#### [DO THIS]
Write out the listing below again, precisely as it is given.

#### [DATASET]
====
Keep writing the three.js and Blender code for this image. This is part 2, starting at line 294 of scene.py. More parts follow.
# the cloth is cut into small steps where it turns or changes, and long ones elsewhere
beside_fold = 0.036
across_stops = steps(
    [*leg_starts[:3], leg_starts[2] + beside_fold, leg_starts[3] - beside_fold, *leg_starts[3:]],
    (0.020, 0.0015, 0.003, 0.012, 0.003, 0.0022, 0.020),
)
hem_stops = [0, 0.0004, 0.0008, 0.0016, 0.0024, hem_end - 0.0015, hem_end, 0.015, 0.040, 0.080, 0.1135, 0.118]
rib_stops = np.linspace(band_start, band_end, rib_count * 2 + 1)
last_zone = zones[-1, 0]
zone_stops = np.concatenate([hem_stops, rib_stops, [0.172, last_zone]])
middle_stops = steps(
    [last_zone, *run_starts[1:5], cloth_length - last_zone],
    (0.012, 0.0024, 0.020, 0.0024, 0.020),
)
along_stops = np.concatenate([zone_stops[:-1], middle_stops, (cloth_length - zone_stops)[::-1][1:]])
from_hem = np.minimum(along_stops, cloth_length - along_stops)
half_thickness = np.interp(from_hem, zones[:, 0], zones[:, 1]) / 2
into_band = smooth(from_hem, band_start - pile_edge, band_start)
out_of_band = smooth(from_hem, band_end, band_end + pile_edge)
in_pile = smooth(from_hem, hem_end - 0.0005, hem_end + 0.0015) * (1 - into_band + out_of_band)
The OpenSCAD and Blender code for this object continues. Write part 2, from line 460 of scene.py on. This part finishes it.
====
#### [SOLUTION BELOW]
Keep writing the three.js and Blender code for this image. This is part 2, starting at line 294 of scene.py. More parts follow.
# the cloth is cut into small steps where it turns or changes, and long ones elsewhere
beside_fold = 0.036
across_stops = steps(
    [*leg_starts[:3], leg_starts[2] + beside_fold, leg_starts[3] - beside_fold, *leg_starts[3:]],
    (0.020, 0.0015, 0.003, 0.012, 0.003, 0.0022, 0.020),
)
hem_stops = [0, 0.0004, 0.0008, 0.0016, 0.0024, hem_end - 0.0015, hem_end, 0.015, 0.040, 0.080, 0.1135, 0.118]
rib_stops = np.linspace(band_start, band_end, rib_count * 2 + 1)
last_zone = zones[-1, 0]
zone_stops = np.concatenate([hem_stops, rib_stops, [0.172, last_zone]])
middle_stops = steps(
    [last_zone, *run_starts[1:5], cloth_length - last_zone],
    (0.012, 0.0024, 0.020, 0.0024, 0.020),
)
along_stops = np.concatenate([zone_stops[:-1], middle_stops, (cloth_length - zone_stops)[::-1][1:]])
from_hem = np.minimum(along_stops, cloth_length - along_stops)
half_thickness = np.interp(from_hem, zones[:, 0], zones[:, 1]) / 2
into_band = smooth(from_hem, band_start - pile_edge, band_start)
out_of_band = smooth(from_hem, band_end, band_end + pile_edge)
in_pile = smooth(from_hem, hem_end - 0.0005, hem_end + 0.0015) * (1 - into_band + out_of_band)
The OpenSCAD and Blender code for this object continues. Write part 2, from line 460 of scene.py on. This part finishes it.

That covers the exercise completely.